-- Begin --
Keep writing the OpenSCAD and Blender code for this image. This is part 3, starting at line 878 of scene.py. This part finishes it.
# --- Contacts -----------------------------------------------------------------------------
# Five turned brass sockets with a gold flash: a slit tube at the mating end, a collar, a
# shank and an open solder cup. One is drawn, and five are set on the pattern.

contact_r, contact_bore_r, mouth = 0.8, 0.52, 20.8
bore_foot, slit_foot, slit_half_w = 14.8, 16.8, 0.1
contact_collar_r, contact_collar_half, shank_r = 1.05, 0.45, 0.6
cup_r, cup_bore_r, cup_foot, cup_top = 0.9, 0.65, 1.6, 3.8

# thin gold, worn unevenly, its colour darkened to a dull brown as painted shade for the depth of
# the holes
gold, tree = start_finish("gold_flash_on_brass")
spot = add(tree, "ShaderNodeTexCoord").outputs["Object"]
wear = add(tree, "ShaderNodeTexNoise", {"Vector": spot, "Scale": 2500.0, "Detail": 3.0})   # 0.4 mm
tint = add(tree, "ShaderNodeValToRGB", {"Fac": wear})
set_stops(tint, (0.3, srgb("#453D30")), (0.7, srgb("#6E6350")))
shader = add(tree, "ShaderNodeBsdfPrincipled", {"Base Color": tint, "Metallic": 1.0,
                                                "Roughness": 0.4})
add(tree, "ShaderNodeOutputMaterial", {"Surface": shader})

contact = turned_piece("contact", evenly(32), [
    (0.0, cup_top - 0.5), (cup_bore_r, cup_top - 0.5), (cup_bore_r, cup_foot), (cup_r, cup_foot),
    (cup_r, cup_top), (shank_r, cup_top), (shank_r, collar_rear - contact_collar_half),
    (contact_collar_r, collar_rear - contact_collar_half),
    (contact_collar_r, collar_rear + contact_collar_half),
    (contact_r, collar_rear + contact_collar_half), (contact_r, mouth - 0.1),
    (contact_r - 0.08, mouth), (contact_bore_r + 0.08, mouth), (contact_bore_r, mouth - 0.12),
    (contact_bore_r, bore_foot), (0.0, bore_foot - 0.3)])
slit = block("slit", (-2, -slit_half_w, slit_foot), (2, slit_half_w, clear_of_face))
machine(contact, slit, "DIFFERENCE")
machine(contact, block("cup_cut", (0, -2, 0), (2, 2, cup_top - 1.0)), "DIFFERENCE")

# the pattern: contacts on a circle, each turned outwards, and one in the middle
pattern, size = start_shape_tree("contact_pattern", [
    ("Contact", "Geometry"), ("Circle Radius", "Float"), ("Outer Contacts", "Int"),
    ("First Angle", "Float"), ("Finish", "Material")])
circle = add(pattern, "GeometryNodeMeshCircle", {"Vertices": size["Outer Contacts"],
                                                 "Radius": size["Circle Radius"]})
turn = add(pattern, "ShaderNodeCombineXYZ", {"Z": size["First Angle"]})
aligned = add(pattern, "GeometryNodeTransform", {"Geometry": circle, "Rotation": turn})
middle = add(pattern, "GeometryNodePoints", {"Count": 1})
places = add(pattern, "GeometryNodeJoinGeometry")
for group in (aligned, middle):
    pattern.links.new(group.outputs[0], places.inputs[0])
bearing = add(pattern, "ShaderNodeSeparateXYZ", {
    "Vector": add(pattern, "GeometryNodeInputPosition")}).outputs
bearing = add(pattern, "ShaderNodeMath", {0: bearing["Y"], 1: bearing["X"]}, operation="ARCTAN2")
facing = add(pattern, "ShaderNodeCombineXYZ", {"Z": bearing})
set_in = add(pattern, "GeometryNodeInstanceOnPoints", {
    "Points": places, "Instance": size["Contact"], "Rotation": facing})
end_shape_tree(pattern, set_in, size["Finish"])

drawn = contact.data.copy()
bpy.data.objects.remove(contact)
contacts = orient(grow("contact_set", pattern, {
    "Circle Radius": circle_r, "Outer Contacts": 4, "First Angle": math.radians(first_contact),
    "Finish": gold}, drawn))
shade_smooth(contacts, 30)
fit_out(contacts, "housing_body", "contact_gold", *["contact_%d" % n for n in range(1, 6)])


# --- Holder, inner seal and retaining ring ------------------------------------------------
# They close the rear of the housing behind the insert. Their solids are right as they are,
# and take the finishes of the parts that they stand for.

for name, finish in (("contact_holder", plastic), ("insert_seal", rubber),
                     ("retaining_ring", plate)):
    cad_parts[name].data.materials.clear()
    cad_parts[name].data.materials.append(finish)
-- End --
Task to complete
Reproduce all of the data exactly as given.

Response for this exercise
Keep writing the OpenSCAD and Blender code for this image. This is part 3, starting at line 878 of scene.py. This part finishes it.
# --- Contacts -----------------------------------------------------------------------------
# Five turned brass sockets with a gold flash: a slit tube at the mating end, a collar, a
# shank and an open solder cup. One is drawn, and five are set on the pattern.

contact_r, contact_bore_r, mouth = 0.8, 0.52, 20.8
bore_foot, slit_foot, slit_half_w = 14.8, 16.8, 0.1
contact_collar_r, contact_collar_half, shank_r = 1.05, 0.45, 0.6
cup_r, cup_bore_r, cup_foot, cup_top = 0.9, 0.65, 1.6, 3.8

# thin gold, worn unevenly, its colour darkened to a dull brown as painted shade for the depth of
# the holes
gold, tree = start_finish("gold_flash_on_brass")
spot = add(tree, "ShaderNodeTexCoord").outputs["Object"]
wear = add(tree, "ShaderNodeTexNoise", {"Vector": spot, "Scale": 2500.0, "Detail": 3.0})   # 0.4 mm
tint = add(tree, "ShaderNodeValToRGB", {"Fac": wear})
set_stops(tint, (0.3, srgb("#453D30")), (0.7, srgb("#6E6350")))
shader = add(tree, "ShaderNodeBsdfPrincipled", {"Base Color": tint, "Metallic": 1.0,
                                                "Roughness": 0.4})
add(tree, "ShaderNodeOutputMaterial", {"Surface": shader})

contact = turned_piece("contact", evenly(32), [
    (0.0, cup_top - 0.5), (cup_bore_r, cup_top - 0.5), (cup_bore_r, cup_foot), (cup_r, cup_foot),
    (cup_r, cup_top), (shank_r, cup_top), (shank_r, collar_rear - contact_collar_half),
    (contact_collar_r, collar_rear - contact_collar_half),
    (contact_collar_r, collar_rear + contact_collar_half),
    (contact_r, collar_rear + contact_collar_half), (contact_r, mouth - 0.1),
    (contact_r - 0.08, mouth), (contact_bore_r + 0.08, mouth), (contact_bore_r, mouth - 0.12),
    (contact_bore_r, bore_foot), (0.0, bore_foot - 0.3)])
slit = block("slit", (-2, -slit_half_w, slit_foot), (2, slit_half_w, clear_of_face))
machine(contact, slit, "DIFFERENCE")
machine(contact, block("cup_cut", (0, -2, 0), (2, 2, cup_top - 1.0)), "DIFFERENCE")

# the pattern: contacts on a circle, each turned outwards, and one in the middle
pattern, size = start_shape_tree("contact_pattern", [
    ("Contact", "Geometry"), ("Circle Radius", "Float"), ("Outer Contacts", "Int"),
    ("First Angle", "Float"), ("Finish", "Material")])
circle = add(pattern, "GeometryNodeMeshCircle", {"Vertices": size["Outer Contacts"],
                                                 "Radius": size["Circle Radius"]})
turn = add(pattern, "ShaderNodeCombineXYZ", {"Z": size["First Angle"]})
aligned = add(pattern, "GeometryNodeTransform", {"Geometry": circle, "Rotation": turn})
middle = add(pattern, "GeometryNodePoints", {"Count": 1})
places = add(pattern, "GeometryNodeJoinGeometry")
for group in (aligned, middle):
    pattern.links.new(group.outputs[0], places.inputs[0])
bearing = add(pattern, "ShaderNodeSeparateXYZ", {
    "Vector": add(pattern, "GeometryNodeInputPosition")}).outputs
bearing = add(pattern, "ShaderNodeMath", {0: bearing["Y"], 1: bearing["X"]}, operation="ARCTAN2")
facing = add(pattern, "ShaderNodeCombineXYZ", {"Z": bearing})
set_in = add(pattern, "GeometryNodeInstanceOnPoints", {
    "Points": places, "Instance": size["Contact"], "Rotation": facing})
end_shape_tree(pattern, set_in, size["Finish"])

drawn = contact.data.copy()
bpy.data.objects.remove(contact)
contacts = orient(grow("contact_set", pattern, {
    "Circle Radius": circle_r, "Outer Contacts": 4, "First Angle": math.radians(first_contact),
    "Finish": gold}, drawn))
shade_smooth(contacts, 30)
fit_out(contacts, "housing_body", "contact_gold", *["contact_%d" % n for n in range(1, 6)])


# --- Holder, inner seal and retaining ring ------------------------------------------------
# They close the rear of the housing behind the insert. Their solids are right as they are,
# and take the finishes of the parts that they stand for.

for name, finish in (("contact_holder", plastic), ("insert_seal", rubber),
                     ("retaining_ring", plate)):
    cad_parts[name].data.materials.clear()
    cad_parts[name].data.materials.append(finish)